_WHAT TO PRODUCE_:
Copy down all of the data underneath, exactly as shown.

··········

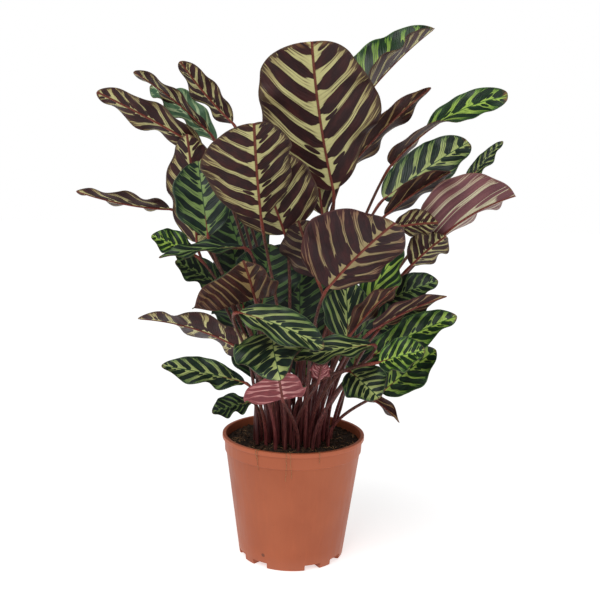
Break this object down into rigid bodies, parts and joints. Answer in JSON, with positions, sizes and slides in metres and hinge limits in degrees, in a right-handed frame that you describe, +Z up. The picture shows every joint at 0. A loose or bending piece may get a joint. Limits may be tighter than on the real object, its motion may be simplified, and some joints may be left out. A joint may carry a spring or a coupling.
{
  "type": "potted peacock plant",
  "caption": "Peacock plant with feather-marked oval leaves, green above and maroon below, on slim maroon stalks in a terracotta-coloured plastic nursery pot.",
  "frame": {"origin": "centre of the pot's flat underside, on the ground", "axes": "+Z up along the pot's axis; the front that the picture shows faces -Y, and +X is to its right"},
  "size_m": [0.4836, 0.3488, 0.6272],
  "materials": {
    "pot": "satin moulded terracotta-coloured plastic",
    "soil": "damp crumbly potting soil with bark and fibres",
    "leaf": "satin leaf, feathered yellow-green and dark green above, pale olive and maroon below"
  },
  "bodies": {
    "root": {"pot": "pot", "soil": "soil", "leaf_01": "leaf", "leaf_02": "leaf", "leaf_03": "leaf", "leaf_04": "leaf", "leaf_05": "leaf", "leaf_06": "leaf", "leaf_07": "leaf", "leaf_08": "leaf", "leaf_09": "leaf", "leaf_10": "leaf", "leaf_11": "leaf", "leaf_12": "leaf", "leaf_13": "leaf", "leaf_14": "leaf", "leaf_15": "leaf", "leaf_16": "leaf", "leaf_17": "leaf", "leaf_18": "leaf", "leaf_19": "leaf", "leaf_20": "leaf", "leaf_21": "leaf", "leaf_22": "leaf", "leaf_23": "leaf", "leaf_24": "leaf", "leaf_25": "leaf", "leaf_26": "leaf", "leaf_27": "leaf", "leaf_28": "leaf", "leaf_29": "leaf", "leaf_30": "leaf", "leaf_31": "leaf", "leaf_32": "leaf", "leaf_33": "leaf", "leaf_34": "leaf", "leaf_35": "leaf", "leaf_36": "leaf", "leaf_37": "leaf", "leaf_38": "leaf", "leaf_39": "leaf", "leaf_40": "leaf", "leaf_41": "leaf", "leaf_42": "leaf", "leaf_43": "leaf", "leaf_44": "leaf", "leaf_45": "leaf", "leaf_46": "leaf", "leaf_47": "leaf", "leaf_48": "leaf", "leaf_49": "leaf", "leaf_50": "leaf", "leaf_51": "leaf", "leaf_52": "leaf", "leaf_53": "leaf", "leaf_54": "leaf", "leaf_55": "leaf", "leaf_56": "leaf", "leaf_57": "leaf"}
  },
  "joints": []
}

··········

_REPLY_:
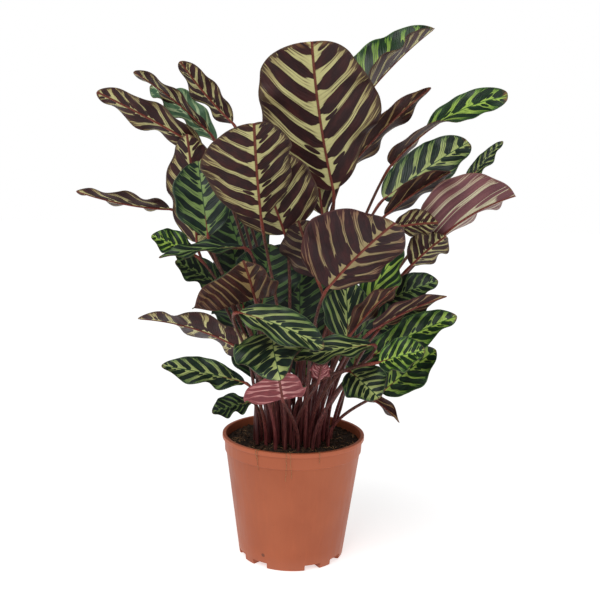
Break this object down into rigid bodies, parts and joints. Answer in JSON, with positions, sizes and slides in metres and hinge limits in degrees, in a right-handed frame that you describe, +Z up. The picture shows every joint at 0. A loose or bending piece may get a joint. Limits may be tighter than on the real object, its motion may be simplified, and some joints may be left out. A joint may carry a spring or a coupling.
{
  "type": "potted peacock plant",
  "caption": "Peacock plant with feather-marked oval leaves, green above and maroon below, on slim maroon stalks in a terracotta-coloured plastic nursery pot.",
  "frame": {"origin": "centre of the pot's flat underside, on the ground", "axes": "+Z up along the pot's axis; the front that the picture shows faces -Y, and +X is to its right"},
  "size_m": [0.4836, 0.3488, 0.6272],
  "materials": {
    "pot": "satin moulded terracotta-coloured plastic",
    "soil": "damp crumbly potting soil with bark and fibres",
    "leaf": "satin leaf, feathered yellow-green and dark green above, pale olive and maroon below"
  },
  "bodies": {
    "root": {"pot": "pot", "soil": "soil", "leaf_01": "leaf", "leaf_02": "leaf", "leaf_03": "leaf", "leaf_04": "leaf", "leaf_05": "leaf", "leaf_06": "leaf", "leaf_07": "leaf", "leaf_08": "leaf", "leaf_09": "leaf", "leaf_10": "leaf", "leaf_11": "leaf", "leaf_12": "leaf", "leaf_13": "leaf", "leaf_14": "leaf", "leaf_15": "leaf", "leaf_16": "leaf", "leaf_17": "leaf", "leaf_18": "leaf", "leaf_19": "leaf", "leaf_20": "leaf", "leaf_21": "leaf", "leaf_22": "leaf", "leaf_23": "leaf", "leaf_24": "leaf", "leaf_25": "leaf", "leaf_26": "leaf", "leaf_27": "leaf", "leaf_28": "leaf", "leaf_29": "leaf", "leaf_30": "leaf", "leaf_31": "leaf", "leaf_32": "leaf", "leaf_33": "leaf", "leaf_34": "leaf", "leaf_35": "leaf", "leaf_36": "leaf", "leaf_37": "leaf", "leaf_38": "leaf", "leaf_39": "leaf", "leaf_40": "leaf", "leaf_41": "leaf", "leaf_42": "leaf", "leaf_43": "leaf", "leaf_44": "leaf", "leaf_45": "leaf", "leaf_46": "leaf", "leaf_47": "leaf", "leaf_48": "leaf", "leaf_49": "leaf", "leaf_50": "leaf", "leaf_51": "leaf", "leaf_52": "leaf", "leaf_53": "leaf", "leaf_54": "leaf", "leaf_55": "leaf", "leaf_56": "leaf", "leaf_57": "leaf"}
  },
  "joints": []
}